The export time ‘multiple value’ I’ve coloured in yellow is the processes using the GPU.
The export time ‘multiple value’ I’ve coloured in blue is the processes using the ANE.

Takeaways:
I think it is common knowledge that doubling the number of cores in a processor does not equate to double the performance.

(IMO) it seems reasonable that with a 2.5x core count in the Studio that the processes using just the CPU increase in performance by 1.7-2.2x.

The GPU on the Studio has an 8x core count with a corresponding increase in performance of 5x. Could more performance be extracted from the GPU? I feel that a 6-6.5x increase in performance would be more reasonably expected.
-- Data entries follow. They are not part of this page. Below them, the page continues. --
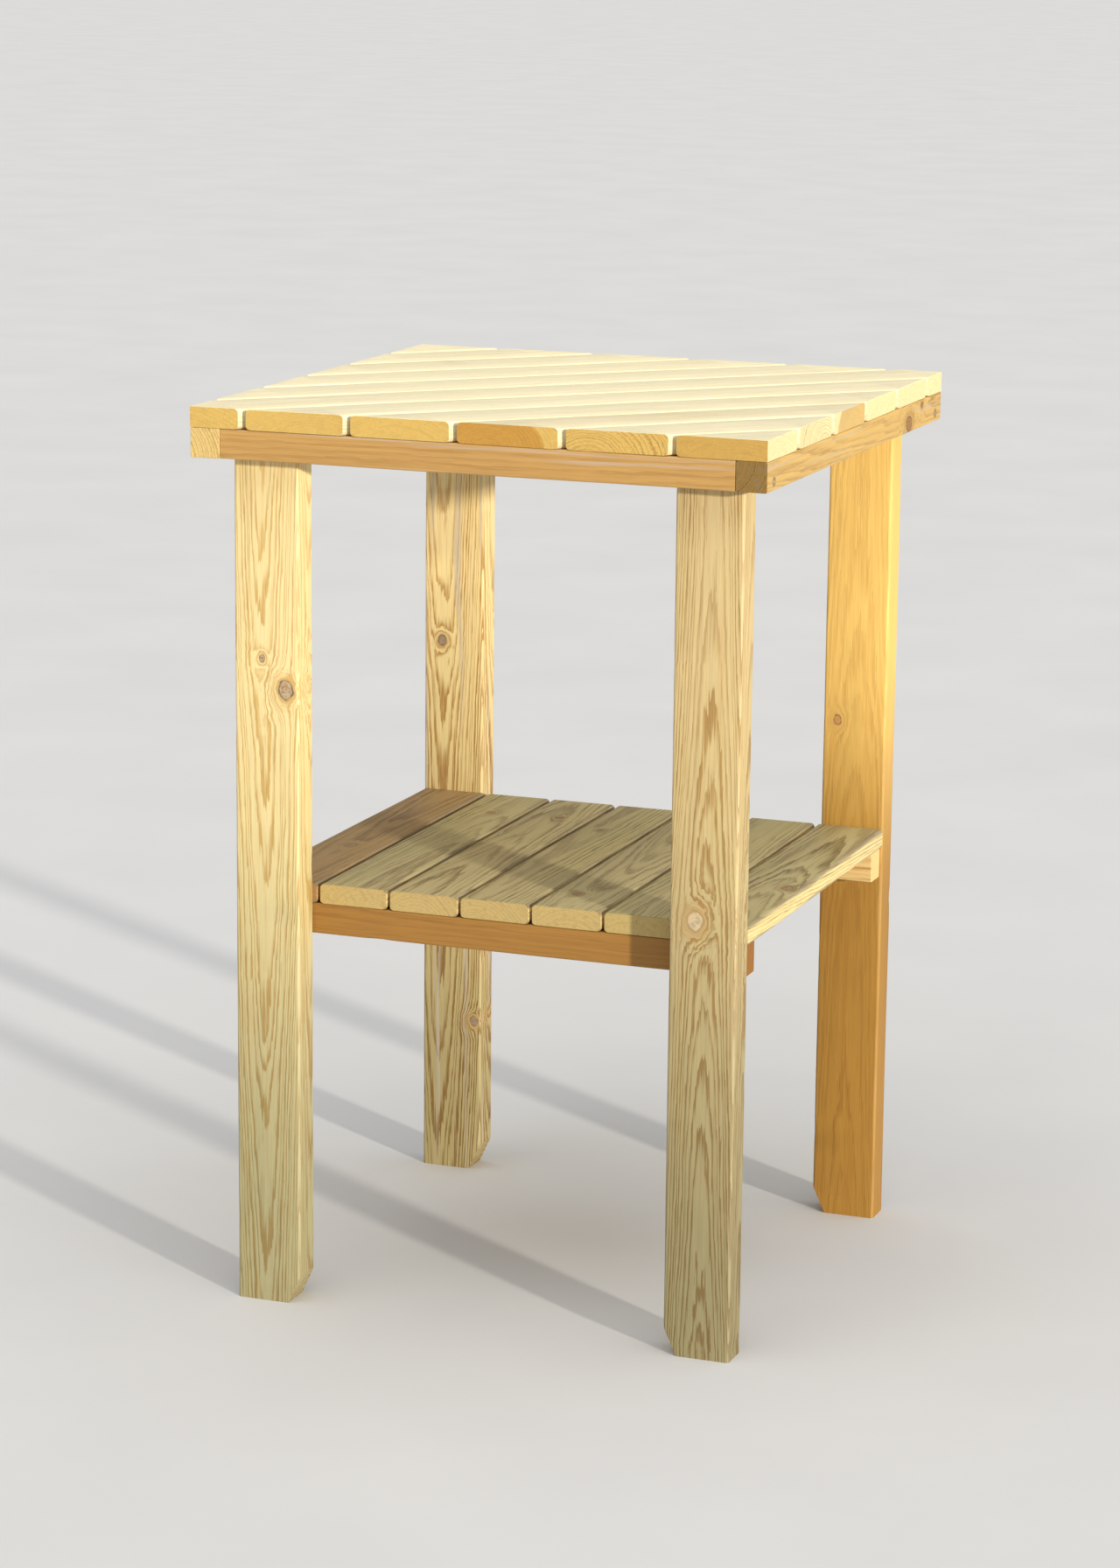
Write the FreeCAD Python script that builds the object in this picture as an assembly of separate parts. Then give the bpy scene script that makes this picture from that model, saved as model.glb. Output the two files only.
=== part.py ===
import FreeCAD, Part
import math
import os

# Square wooden potting bench: a slatted top laid diagonally on a frame of four
# rails, four plank legs standing in the frame's corners, and a slatted lower
# shelf on two cross rails. Millimetres. The origin is the middle of the
# footprint on the floor, +X is the right side, -Y the front, +Z up.

# Overall sizes
bench_width = 600.0
bench_depth = 600.0
bench_height = 930.0
shelf_height = 440.0              # floor to the upper face of the shelf boards

# Boards, the same stock on the top and on the shelf
board_width = 74.0
board_thickness = 21.0
board_edge_radius = 4.0
top_gap = 5.3                     # open joint between two top boards
least_shelf_gap = 2.0             # the shelf takes as many boards as leave this much

# Rails, one stock: laid flat under the top, on edge under the shelf
rail_wide = 32.0
rail_narrow = 30.0
rail_edge_radius = 2.0
shelf_rail_setback = 3.0          # shelf rails stop this far inside the legs' outer faces

# Legs
leg_width = 70.0                  # along X
leg_thickness = 36.0              # along Y
leg_edge_radius = 3.0
foot_clip_width = 14.0            # the inner bottom corner is sawn off
foot_clip_height = 30.0

# Countersunk wood screws, all driven from inside or underneath except at the corners
slim_screw_diameter = 4.0         # holds the boards
stout_screw_diameter = 5.0        # holds the legs, the shelf rails and the corners
head_ratio = 2.0                  # head diameter over screw diameter
shank_clearance = 0.5             # on diameter, in the piece that the screw pulls down
tip_length = 4.0
recess_width = 0.9                # arms of the cross recess in a head
recess_reach = 0.6                # share of the head's diameter that the arms span
recess_depth = 1.3

# Where the screws go
board_screw_bite = 14.0           # depth in a board
corner_screw_bite = 28.0          # depth in a rail's end
leg_screw_bite = 13.0             # depth in a top rail, short of the board screws' row
shelf_rail_screw_bite = 22.0      # depth in a leg
board_screw_row = 11.0            # from a top rail's outer face
corner_screw_row = 21.0           # from the front or rear face, behind the board screws
screw_stagger = 6.0               # corner screws this far below a rail's middle, leg screws above
leg_screw_spread = 40.0           # between the two screws in a leg's top
shelf_rail_screw_spread = 16.0    # between the two in a shelf rail's end, one above the other
shelf_rail_screw_inset = 20.0     # inside a leg's middle, clear of the outer boards' screws
end_margin = 10.0                 # no board screw nearer than this to the end of its rail
pair_run = 60.0                   # a crossing at least this long takes two screws

# Levels and places that follow
half_width = bench_width / 2
half_depth = bench_depth / 2
top_underside = bench_height - board_thickness
top_rail_underside = top_underside - rail_narrow
top_rail_middle = top_rail_underside + rail_narrow / 2
shelf_underside = shelf_height - board_thickness
shelf_rail_underside = shelf_underside - rail_wide
shelf_rail_middle = shelf_rail_underside + rail_wide / 2
leg_outer_x = half_width - rail_wide
leg_outer_y = half_depth - rail_wide
leg_inner_y = leg_outer_y - leg_thickness
leg_middle_x = leg_outer_x - leg_width / 2
leg_middle_y = leg_outer_y - leg_thickness / 2
shelf_rail_y = leg_inner_y - rail_narrow / 2

# The top's middle board runs from the front left corner to the rear right one
diagonal = math.hypot(bench_width, bench_depth)
along_x = bench_width / diagonal
along_y = bench_depth / diagonal
heading = math.degrees(math.atan2(bench_depth, bench_width))
board_pitch = board_width + top_gap
corner_offset = bench_width * bench_depth / diagonal
boards_each_side = math.ceil((corner_offset + board_width / 2) / board_pitch) - 1

sides = {"left": -1, "right": 1}
ends = {"front": -1, "rear": 1}
up = FreeCAD.Vector(0, 0, 1)


def moved(shape, x, y, z):
    shape.translate(FreeCAD.Vector(x, y, z))
    return shape


def timber(size_x, size_y, length, radius):
    """A straight stick standing on the origin, its four long edges rounded."""
    stick = Part.makeBox(size_x, size_y, length, FreeCAD.Vector(-size_x / 2, -size_y / 2, 0))
    long_edges = [e for e in stick.Edges if abs(e.tangentAt(e.FirstParameter).z) > 0.9]
    return stick.makeFillet(radius, long_edges)


def laid(width, height, length, radius, turn):
    """A stick lying on Z = 0, centred on the origin, turned from +X by turn degrees."""
    stick = moved(timber(height, width, length, radius), 0, 0, -length / 2)
    stick.rotate(FreeCAD.Vector(0, 0, 0), FreeCAD.Vector(0, 1, 0), 90)
    stick.rotate(FreeCAD.Vector(0, 0, 0), up, turn)
    return moved(stick, 0, 0, height / 2)


def aimed(shape, place, direction):
    """A shape made along +Z, set at place and pointing along direction."""
    shape.Placement = FreeCAD.Placement(place, FreeCAD.Rotation(up, direction))
    return shape


def revolved(outline):
    wire = Part.makePolygon([FreeCAD.Vector(r, 0, z) for r, z in outline + outline[:1]])
    return Part.Face(wire).revolve(FreeCAD.Vector(0, 0, 0), up, 360)


def screw(diameter, length):
    """A countersunk screw pointing up, the top of its head at the origin."""
    radius = diameter / 2
    head = radius * head_ratio
    outline = [(0, 0), (head, 0), (radius, head - radius), (radius, length - tip_length), (0, length)]
    arm = 2 * head * recess_reach
    body = revolved(outline)
    for size_x, size_y in ((arm, recess_width), (recess_width, arm)):
        corner = FreeCAD.Vector(-size_x / 2, -size_y / 2, 0)
        body = body.cut(Part.makeBox(size_x, size_y, recess_depth, corner))
    return body


def screw_hole(diameter, length, first_piece):
    """The hole for that screw: an easy fit through the first piece, tight in the second."""
    radius = diameter / 2
    easy = radius + shank_clearance / 2
    head = radius * head_ratio
    outline = [(0, 0), (head, 0), (easy, head - easy), (easy, first_piece), (radius, first_piece),
               (radius, length - tip_length), (0, length)]
    return revolved(outline)


def crossing(low, high, reach):
    """Middles of the screws where a board crosses a rail between low and high."""
    low = max(low, -reach)
    high = min(high, reach)
    run = high - low
    if run >= pair_run:
        return [low + run / 4, high - run / 4]
    if run >= slim_screw_diameter * head_ratio:
        return [low + run / 2]
    return []


def top_board(step):
    """The board step places to the front right of the middle one, sawn flush all round."""
    offset = step * board_pitch
    board = laid(board_width, board_thickness, 2 * diagonal, board_edge_radius, heading)
    board = moved(board, offset * along_y, -offset * along_x, top_underside)
    corner = FreeCAD.Vector(-half_width, -half_depth, top_underside)
    return board.common(Part.makeBox(bench_width, bench_depth, board_thickness, corner))


def top_board_screw_places(step):
    """Where one top board's screws start, under the rails that it crosses."""
    places = []
    low = step * board_pitch - board_width / 2
    high = step * board_pitch + board_width / 2
    for end in ends.values():
        y = end * (half_depth - board_screw_row)
        reach = half_width - rail_wide - end_margin
        for x in crossing((low + y * along_x) / along_y, (high + y * along_x) / along_y, reach):
            places.append(FreeCAD.Vector(x, y, top_rail_underside))
    for side in sides.values():
        x = side * (half_width - board_screw_row)
        reach = half_depth - rail_wide - end_margin
        for y in crossing((x * along_y - high) / along_x, (x * along_y - low) / along_x, reach):
            places.append(FreeCAD.Vector(x, y, top_rail_underside))
    if not places:
        # a small corner piece: one screw through the end of the side rail
        corner = math.copysign(1, step)
        x = corner * (half_width - board_screw_row)
        y = -corner * (half_depth - end_margin)
        places.append(FreeCAD.Vector(x, y, top_rail_underside))
    return places


def side_top_rail(side):
    rail = laid(rail_wide, rail_narrow, bench_depth, rail_edge_radius, 90)
    return moved(rail, side * (half_width - rail_wide / 2), 0, top_rail_underside)


def end_top_rail(end):
    """Front or rear rail, butted between the side rails."""
    rail = laid(rail_wide, rail_narrow, bench_width - 2 * rail_wide, rail_edge_radius, 0)
    return moved(rail, 0, end * (half_depth - rail_wide / 2), top_rail_underside)


def leg(side, end):
    """Plank leg up to the boards' underside, its inner bottom corner sawn off."""
    plank = timber(leg_width, leg_thickness, top_underside, leg_edge_radius)
    inner = -side * leg_width / 2
    clip = [FreeCAD.Vector(inner, 0, 0), FreeCAD.Vector(inner, 0, foot_clip_height),
            FreeCAD.Vector(inner + side * foot_clip_width, 0, 0), FreeCAD.Vector(inner, 0, 0)]
    wedge = Part.Face(Part.makePolygon(clip)).extrude(FreeCAD.Vector(0, leg_thickness, 0))
    plank = plank.cut(moved(wedge, 0, -leg_thickness / 2, 0))
    return moved(plank, side * leg_middle_x, end * leg_middle_y, 0)


def shelf_rail(end):
    length = 2 * (leg_outer_x - shelf_rail_setback)
    rail = laid(rail_narrow, rail_wide, length, rail_edge_radius, 0)
    return moved(rail, 0, end * shelf_rail_y, shelf_rail_underside)


def shelf_board_middles():
    """X of each shelf board's middle: evenly spread, the outer two flush with the legs."""
    span = 2 * leg_outer_x
    count = math.floor((span + least_shelf_gap) / (board_width + least_shelf_gap))
    step = (span - board_width) / (count - 1)
    return [-leg_outer_x + board_width / 2 + i * step for i in range(count)]


def shelf_board(x):
    board = laid(board_width, board_thickness, 2 * leg_inner_y, board_edge_radius, 90)
    return moved(board, x, 0, shelf_underside)


def fasten(nodes, group, diameter, first, bite, fixings):
    """Drill and drive one kind of screw. A fixing is (place, direction, outer piece, inner piece)."""
    length = first + bite
    driven = []
    for place, direction, outer, inner in fixings:
        for name in (outer, inner):
            hole = aimed(screw_hole(diameter, length, first), place, direction)
            nodes[name] = nodes[name].cut(hole)
        driven.append(aimed(screw(diameter, length), place, direction))
    nodes[group] = Part.makeCompound(driven)


def rail_over(place):
    """Name of the top rail that a board screw goes through."""
    if abs(place.x) > half_width - rail_wide:
        return "right_top_rail" if place.x > 0 else "left_top_rail"
    return "rear_top_rail" if place.y > 0 else "front_top_rail"


def build():
    nodes = {}

    # Timber
    steps = range(-boards_each_side, boards_each_side + 1)
    board_names = {step: f"top_board_{step + boards_each_side + 1:02d}" for step in steps}
    for step, name in board_names.items():
        nodes[name] = top_board(step)
    for side_name, side in sides.items():
        nodes[f"{side_name}_top_rail"] = side_top_rail(side)
    for end_name, end in ends.items():
        nodes[f"{end_name}_top_rail"] = end_top_rail(end)
        nodes[f"{end_name}_shelf_rail"] = shelf_rail(end)
        for side_name, side in sides.items():
            nodes[f"{end_name}_{side_name}_leg"] = leg(side, end)
    shelf_names = {f"shelf_board_{i + 1}": x for i, x in enumerate(shelf_board_middles())}
    for name, x in shelf_names.items():
        nodes[name] = shelf_board(x)

    # Top boards, from under the rails
    fixings = []
    for step, name in board_names.items():
        fixings += [(place, up, rail_over(place), name) for place in top_board_screw_places(step)]
    fasten(nodes, "top_board_screws", slim_screw_diameter, rail_narrow, board_screw_bite, fixings)

    # Frame corners, legs and shelf rails
    corner_fixings = []
    leg_fixings = []
    shelf_rail_fixings = []
    for end_name, end in ends.items():
        outward = FreeCAD.Vector(0, end, 0)
        for side_name, side in sides.items():
            place = FreeCAD.Vector(side * half_width, end * (half_depth - corner_screw_row),
                                   top_rail_middle - screw_stagger)
            corner_fixings.append((place, FreeCAD.Vector(-side, 0, 0), f"{side_name}_top_rail",
                                   f"{end_name}_top_rail"))
            leg_name = f"{end_name}_{side_name}_leg"
            for shift in (-leg_screw_spread / 2, leg_screw_spread / 2):
                x = side * leg_middle_x + shift
                place = FreeCAD.Vector(x, end * leg_inner_y, top_rail_middle + screw_stagger)
                leg_fixings.append((place, outward, leg_name, f"{end_name}_top_rail"))
            for shift in (-shelf_rail_screw_spread / 2, shelf_rail_screw_spread / 2):
                place = FreeCAD.Vector(side * (leg_middle_x - shelf_rail_screw_inset),
                                       end * (leg_inner_y - rail_narrow), shelf_rail_middle + shift)
                shelf_rail_fixings.append((place, outward, f"{end_name}_shelf_rail", leg_name))
    stout = stout_screw_diameter
    fasten(nodes, "frame_corner_screws", stout, rail_wide, corner_screw_bite, corner_fixings)
    fasten(nodes, "leg_screws", stout, leg_thickness, leg_screw_bite, leg_fixings)
    fasten(nodes, "shelf_rail_screws", stout, rail_narrow, shelf_rail_screw_bite, shelf_rail_fixings)

    # Shelf boards, from under the shelf rails
    fixings = []
    for name, x in shelf_names.items():
        for end_name, end in ends.items():
            place = FreeCAD.Vector(x, end * shelf_rail_y, shelf_rail_underside)
            fixings.append((place, up, f"{end_name}_shelf_rail", name))
    fasten(nodes, "shelf_board_screws", slim_screw_diameter, rail_wide, board_screw_bite, fixings)
    return nodes


os.makedirs("parts", exist_ok=True)
for node, shape in build().items():
    shape.exportStep(f"parts/{node}.step")
    solids = shape.Solids
    print(node, len(solids), "solids", round(sum(s.Volume for s in solids) / 1000, 1), "cm3", shape.isValid())
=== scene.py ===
import bmesh
import bpy
import math
import random
from mathutils import Matrix, Vector


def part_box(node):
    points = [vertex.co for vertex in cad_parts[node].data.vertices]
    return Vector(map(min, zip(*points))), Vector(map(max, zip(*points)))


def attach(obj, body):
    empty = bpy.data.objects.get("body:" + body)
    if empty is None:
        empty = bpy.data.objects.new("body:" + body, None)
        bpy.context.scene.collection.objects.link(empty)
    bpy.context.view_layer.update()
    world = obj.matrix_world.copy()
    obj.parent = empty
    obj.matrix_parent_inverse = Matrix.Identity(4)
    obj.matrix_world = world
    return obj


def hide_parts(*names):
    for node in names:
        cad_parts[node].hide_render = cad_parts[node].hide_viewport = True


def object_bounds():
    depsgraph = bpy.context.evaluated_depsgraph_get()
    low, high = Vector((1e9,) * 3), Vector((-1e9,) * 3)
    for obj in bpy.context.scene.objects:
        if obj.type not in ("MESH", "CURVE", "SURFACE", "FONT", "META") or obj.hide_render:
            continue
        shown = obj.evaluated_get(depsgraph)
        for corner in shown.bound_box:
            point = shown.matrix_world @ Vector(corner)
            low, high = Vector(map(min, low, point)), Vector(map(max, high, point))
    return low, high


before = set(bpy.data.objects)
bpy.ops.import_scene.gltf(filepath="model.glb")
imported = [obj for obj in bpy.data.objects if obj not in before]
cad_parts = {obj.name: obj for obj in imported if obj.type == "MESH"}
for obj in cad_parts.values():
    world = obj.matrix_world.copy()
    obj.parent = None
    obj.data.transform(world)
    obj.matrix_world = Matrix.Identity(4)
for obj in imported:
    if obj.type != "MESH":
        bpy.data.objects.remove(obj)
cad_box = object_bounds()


# ---------------------------------------------------------------- the view
# The bench is looked at from a little to the right of its front, from standing height a few
# paces away, through a long lens. The aim is a point near the middle of the bench.
view_turn = math.radians(20.57)
view_rise = math.radians(12.29)
view_roll = math.radians(0.585)
view_distance = 4.494
view_aim = Vector((-0.018, 0.0, 0.512))

back = Vector((math.sin(view_turn) * math.cos(view_rise),
               -math.cos(view_turn) * math.cos(view_rise),
               math.sin(view_rise)))
level = Vector((0, 0, 1)).cross(back).normalized()
upright = back.cross(level)
right = level * math.cos(view_roll) + upright * math.sin(view_roll)
above = upright * math.cos(view_roll) - level * math.sin(view_roll)

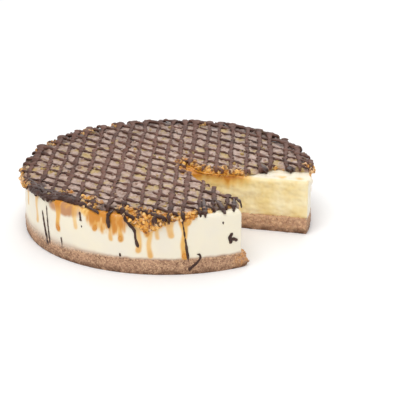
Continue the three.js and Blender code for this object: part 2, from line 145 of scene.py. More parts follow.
# The big clump of nuts that hangs over the side, and how fast its edge climbs to the left and the right
CLUMP_DEGREES = -98.8
CLUMP_HALF_WIDTH = 9.0
CLUMP_LOW = 36.6
CLUMP_SLOPES = (2.3, 0.8)

# Where the topping ends short of the rim: angle, half width, half width at full depth, and the depth
BARE_RIM = [(CREAM_CUT["near"], 24, 8, 9.5), (-85, 8, 3, 2.2), (-123, 19, 13, 7.0)]
BARE_REACH = (96, 108)
# The cream stands higher there, and so do the nuts
BARE_RISE = 2.4
BARE_LIFT = 1.1

# Where golden nuts show at the rim: angle and half width in degrees, and how far in they reach
GOLDEN_RIM = [
    (-168, 12, 0), (-122, 5, 8), (-104, 9, 9), (-95, 12, 13), (-84, 10, 5), (-73.5, 3, 2), (-64.5, 3, 1),
    (-4, 6, 9), (150, 4, 8), (130, 4, 13), (114, 3, 12), (72.7, 3, 15),
]
# Round this angle, for so many degrees on both sides, golden nuts show only where the list has them
LISTED_DEGREES, LISTED_HALF_WIDTH = -110, 55
# Golden nuts that show between the lines further in: x, y and radius
GOLDEN_PATCHES = [(-83, -67, 7), (-64, -87, 9)]
# Chocolate that lies thick on the nuts: x, y and radius
DARK_PATCHES = [(81, -12, 7), (105, -9, 6), (-108, -50, 9), (-91, -77, 8)]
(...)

The ANE on the Studio has 2x the core count with a near identical performance as the Mini with half as many ANE cores. As @lcubed said, it seems the additional 16 ANE cores on the Studio Ultra are not being used.

I guess the question here is: is this something DxO needs to investigate with Photolab optimisation with the ANE on the Ultra, or is this an issue Apple may have with the way the ANE has been implenmented on the Ultra?

1 Like

Let’s not forget that the CPU might need to feed the GPU and ANE. However the tasks are being split between these units, the best case will be that the weakest link will determine max throughput - even with the most sophisticated algorithm distributing load between the units. Moreover, not all units can do everything,

If you have no need for rocket fuel, no need to stock more of it in your garage.

True, but why is the CPU not feeding the Ultra’s ANE at the same rate it feeds the GPU?

If the CPU is the weakest link, then surely the GPU and ANE export times with the Ultra would be similar?

I am most certainly not a software or hardware engineer, just a keyboard warrior who is trying to apply some logic to these results to highlight if something can be improved or is amiss somewhere…

Have you tried to run separate batches in parallel?

Canon DPP could be sped up considerably with this trick quite a while ago, but it might make things worse with DPL.

how would one set up batches to run in parallel in PL5?